On-device AI and privacy-preserving frameworks make sophisticated forecasting possible without moving raw data to the cloud. Research and early production systems demonstrate training/evaluation patterns and secure on‑device assistants that reason over private data while minimizing centralization risks.

For privacy‑minded users, combine encrypted local storage, optional encrypted backups under user control, and on‑device model execution (or minimal, anonymized server features) to keep forecasts and alerts both powerful and private.

Practical setup for freelancers and small finance teams

Start with whatever fresh data you can reliably obtain: a daily bank CSV export, a webhook‑backed transaction sync, or a lightweight aggregator. Normalize names, dates and amounts so recurring charges are detectable; recurring detection dramatically improves short‑term cash projections because it separates fixed outflows from variable spending.

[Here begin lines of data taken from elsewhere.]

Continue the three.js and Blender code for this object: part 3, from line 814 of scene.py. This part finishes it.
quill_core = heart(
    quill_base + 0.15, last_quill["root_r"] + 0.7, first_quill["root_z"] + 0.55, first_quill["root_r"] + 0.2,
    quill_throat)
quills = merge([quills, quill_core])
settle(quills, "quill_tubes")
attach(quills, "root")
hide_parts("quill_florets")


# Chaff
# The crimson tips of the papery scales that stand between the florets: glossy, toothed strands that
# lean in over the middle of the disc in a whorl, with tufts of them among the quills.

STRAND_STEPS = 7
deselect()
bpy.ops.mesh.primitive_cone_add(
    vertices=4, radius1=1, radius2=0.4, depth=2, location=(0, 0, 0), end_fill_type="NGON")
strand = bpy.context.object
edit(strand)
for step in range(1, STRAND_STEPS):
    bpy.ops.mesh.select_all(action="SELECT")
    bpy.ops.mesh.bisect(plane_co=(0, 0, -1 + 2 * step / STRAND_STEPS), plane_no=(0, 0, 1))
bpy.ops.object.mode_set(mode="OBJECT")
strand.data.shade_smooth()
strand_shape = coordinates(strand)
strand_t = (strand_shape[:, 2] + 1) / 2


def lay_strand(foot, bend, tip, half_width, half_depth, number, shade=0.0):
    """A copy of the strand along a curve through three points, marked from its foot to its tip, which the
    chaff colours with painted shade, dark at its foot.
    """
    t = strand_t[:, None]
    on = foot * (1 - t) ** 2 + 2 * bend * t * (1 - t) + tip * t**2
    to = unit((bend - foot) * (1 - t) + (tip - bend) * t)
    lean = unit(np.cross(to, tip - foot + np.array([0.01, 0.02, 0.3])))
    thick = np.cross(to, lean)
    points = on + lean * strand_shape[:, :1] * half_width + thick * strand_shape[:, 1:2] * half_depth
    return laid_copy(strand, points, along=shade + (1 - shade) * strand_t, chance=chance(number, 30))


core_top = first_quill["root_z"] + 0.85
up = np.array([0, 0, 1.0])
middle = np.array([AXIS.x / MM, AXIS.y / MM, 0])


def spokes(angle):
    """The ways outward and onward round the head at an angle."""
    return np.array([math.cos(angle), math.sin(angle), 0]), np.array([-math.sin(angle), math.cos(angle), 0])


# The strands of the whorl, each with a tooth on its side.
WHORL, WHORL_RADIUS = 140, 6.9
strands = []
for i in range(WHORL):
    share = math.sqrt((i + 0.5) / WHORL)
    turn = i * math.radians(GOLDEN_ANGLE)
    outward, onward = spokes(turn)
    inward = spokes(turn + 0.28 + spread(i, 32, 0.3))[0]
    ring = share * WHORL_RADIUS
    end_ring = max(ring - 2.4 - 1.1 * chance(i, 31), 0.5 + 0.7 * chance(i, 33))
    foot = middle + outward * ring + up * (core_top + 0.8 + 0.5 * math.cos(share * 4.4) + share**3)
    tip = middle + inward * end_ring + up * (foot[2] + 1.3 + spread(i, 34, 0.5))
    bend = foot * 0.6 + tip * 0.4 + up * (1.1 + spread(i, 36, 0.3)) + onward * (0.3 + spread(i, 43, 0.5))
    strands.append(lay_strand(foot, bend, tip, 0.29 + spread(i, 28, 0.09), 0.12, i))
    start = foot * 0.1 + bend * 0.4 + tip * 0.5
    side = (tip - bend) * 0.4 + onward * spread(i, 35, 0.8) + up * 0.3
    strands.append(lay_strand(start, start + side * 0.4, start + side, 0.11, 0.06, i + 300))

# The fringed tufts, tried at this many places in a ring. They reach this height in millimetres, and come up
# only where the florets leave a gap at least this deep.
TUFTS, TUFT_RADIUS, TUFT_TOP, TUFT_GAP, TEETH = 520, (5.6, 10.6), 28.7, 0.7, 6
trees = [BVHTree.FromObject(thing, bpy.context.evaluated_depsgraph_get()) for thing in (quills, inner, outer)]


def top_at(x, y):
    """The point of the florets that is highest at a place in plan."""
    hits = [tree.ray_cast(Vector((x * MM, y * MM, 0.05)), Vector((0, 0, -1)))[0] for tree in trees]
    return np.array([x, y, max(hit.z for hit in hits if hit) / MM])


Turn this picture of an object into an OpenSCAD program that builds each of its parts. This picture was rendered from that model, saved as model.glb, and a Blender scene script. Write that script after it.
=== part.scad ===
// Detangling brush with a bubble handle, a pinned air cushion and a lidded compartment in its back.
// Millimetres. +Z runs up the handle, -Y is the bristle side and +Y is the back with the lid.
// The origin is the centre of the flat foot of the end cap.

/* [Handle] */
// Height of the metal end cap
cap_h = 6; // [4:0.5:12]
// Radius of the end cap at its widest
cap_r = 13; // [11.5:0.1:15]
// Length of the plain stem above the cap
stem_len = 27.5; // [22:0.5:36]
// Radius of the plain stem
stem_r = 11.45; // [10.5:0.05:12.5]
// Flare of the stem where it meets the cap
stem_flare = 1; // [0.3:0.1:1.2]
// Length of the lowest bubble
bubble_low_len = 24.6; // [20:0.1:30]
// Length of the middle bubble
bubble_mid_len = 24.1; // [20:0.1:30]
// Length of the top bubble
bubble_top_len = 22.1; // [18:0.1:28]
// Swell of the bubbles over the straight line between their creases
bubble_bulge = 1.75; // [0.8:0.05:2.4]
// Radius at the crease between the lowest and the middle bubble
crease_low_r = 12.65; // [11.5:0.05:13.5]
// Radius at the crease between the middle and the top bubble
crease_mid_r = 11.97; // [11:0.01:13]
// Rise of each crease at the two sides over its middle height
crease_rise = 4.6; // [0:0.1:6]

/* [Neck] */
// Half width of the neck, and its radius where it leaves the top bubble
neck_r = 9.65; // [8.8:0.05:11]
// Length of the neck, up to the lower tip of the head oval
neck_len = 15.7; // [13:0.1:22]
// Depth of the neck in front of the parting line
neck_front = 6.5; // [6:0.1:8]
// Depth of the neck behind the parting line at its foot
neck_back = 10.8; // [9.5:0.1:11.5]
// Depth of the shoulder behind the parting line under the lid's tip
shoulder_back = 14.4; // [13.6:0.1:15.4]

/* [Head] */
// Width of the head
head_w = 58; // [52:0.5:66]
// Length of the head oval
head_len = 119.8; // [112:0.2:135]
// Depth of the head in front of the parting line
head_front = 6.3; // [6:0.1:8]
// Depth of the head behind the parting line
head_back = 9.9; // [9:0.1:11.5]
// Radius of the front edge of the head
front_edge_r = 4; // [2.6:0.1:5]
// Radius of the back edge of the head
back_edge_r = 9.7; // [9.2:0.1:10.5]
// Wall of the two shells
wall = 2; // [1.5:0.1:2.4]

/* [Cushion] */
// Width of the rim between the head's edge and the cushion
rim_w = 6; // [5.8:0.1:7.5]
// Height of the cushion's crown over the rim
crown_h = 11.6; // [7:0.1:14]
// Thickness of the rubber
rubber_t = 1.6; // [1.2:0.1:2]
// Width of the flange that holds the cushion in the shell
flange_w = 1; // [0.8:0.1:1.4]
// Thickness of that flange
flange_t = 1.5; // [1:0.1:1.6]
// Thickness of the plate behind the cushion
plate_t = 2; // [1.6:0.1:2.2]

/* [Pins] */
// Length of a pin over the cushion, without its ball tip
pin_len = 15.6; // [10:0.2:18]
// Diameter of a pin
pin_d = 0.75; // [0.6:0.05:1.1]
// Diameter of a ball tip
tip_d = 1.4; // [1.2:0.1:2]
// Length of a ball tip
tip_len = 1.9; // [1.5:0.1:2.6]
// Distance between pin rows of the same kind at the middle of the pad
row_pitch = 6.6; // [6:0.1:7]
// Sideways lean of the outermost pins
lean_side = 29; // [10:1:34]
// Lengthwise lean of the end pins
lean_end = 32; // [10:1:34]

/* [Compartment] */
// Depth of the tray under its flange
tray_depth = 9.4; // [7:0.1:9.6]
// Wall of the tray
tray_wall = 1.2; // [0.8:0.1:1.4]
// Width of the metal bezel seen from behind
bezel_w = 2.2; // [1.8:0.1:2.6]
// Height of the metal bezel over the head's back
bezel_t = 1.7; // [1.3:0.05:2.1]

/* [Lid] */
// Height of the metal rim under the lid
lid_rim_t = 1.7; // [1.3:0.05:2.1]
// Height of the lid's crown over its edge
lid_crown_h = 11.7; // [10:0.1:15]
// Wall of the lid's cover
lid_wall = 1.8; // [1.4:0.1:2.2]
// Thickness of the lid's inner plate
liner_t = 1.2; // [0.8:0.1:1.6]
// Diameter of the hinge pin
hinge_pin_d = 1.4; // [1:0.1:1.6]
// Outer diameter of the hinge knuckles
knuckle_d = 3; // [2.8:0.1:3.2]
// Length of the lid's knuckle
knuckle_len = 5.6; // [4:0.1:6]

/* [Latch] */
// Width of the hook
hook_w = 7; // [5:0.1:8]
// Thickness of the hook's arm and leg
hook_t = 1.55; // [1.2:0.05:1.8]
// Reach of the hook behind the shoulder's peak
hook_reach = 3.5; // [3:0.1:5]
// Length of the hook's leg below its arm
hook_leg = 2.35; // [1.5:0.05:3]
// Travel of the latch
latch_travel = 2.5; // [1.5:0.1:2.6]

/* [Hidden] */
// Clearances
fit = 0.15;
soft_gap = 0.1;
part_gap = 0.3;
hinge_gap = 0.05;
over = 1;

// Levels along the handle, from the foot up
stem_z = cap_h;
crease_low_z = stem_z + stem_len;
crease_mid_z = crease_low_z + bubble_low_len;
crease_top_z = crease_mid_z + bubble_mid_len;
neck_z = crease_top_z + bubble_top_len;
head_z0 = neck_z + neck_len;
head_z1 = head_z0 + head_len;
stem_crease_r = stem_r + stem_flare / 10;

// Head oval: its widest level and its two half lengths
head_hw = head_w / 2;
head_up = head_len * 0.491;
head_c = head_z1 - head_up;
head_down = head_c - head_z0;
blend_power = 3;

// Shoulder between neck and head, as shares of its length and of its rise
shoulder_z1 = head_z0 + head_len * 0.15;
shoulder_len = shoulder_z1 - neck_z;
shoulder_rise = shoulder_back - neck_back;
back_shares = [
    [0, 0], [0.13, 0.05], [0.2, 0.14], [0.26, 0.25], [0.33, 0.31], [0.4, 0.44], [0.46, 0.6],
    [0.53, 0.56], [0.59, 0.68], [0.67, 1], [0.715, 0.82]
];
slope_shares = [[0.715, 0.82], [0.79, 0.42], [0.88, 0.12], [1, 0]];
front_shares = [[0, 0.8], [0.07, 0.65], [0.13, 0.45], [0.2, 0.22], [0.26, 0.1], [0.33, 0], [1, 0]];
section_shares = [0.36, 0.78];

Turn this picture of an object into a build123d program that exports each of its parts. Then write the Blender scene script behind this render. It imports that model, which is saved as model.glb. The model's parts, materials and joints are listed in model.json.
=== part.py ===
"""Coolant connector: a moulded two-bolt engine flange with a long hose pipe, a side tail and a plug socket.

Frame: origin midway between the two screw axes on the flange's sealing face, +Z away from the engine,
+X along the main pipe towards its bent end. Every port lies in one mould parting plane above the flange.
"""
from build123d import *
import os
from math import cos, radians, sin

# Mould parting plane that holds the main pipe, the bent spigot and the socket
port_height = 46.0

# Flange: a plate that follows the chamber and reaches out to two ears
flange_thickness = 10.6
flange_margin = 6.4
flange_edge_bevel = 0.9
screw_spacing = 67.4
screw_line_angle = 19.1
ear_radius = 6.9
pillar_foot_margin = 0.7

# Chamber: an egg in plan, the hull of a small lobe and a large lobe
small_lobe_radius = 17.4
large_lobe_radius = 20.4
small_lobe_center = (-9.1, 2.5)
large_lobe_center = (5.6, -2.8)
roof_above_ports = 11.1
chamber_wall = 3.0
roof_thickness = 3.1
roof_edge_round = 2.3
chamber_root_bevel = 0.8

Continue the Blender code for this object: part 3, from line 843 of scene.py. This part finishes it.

Use short horizons (7,30 days) for near‑term risk and combine them with rolling “available cash” metrics that account for pending debit/credit timing. Push high‑confidence alerts for imminent shortfalls and present clear, low‑friction actions: move funds, pause a subscription, or postpone a discretionary purchase.

For small teams, maintain a simple shared runway dashboard and a single override calendar for known future large payments (rent, payroll, vendor invoices). Keep intent explicit,who will act and by when,so alerts translate into timely decisions rather than ignored notifications.

Designing alerts that users trust and act on

Trust comes from accuracy, relevance and transparency. Explain the prediction in one line (why this alert fired), show suggested actions, and provide a confidence score or reason (e.g., “2 scheduled debits tomorrow; prediction confidence 87%”). When appropriate, cite the data source (CSV import vs live sync) so users understand freshness.

Offer graduated escalation: start with non‑urgent nudges (e.g., “Consider scheduling invoice reminder”), then move to urgent, actionable alerts when a shortfall is likely in 48,72 hours. Allow the user to set thresholds (minimum balance they consider comfortable) and quiet times to reduce alert fatigue.

Finally, log every alert locally and show the outcome: did the user act? Did an overdraft or loan get avoided? This feedback loop improves models and builds user confidence over time.

Real-time cash forecasts and AI‑driven alerts don’t eliminate financial uncertainty, but they move response from crisis mode to planning mode. Combined with privacy‑first design and graceful handling of data gaps, they reduce the need for high‑cost emergency financing while respecting user control over sensitive data.

For freelancers and small finance teams, the practical path is straightforward: normalize your freshest data (CSV or API), run short‑horizon projections on‑device where possible, and configure high‑confidence, actionable alerts that guide simple next steps. Over time, these small interventions compound into fewer emergencies, fewer fees, and a calmer cash flow life.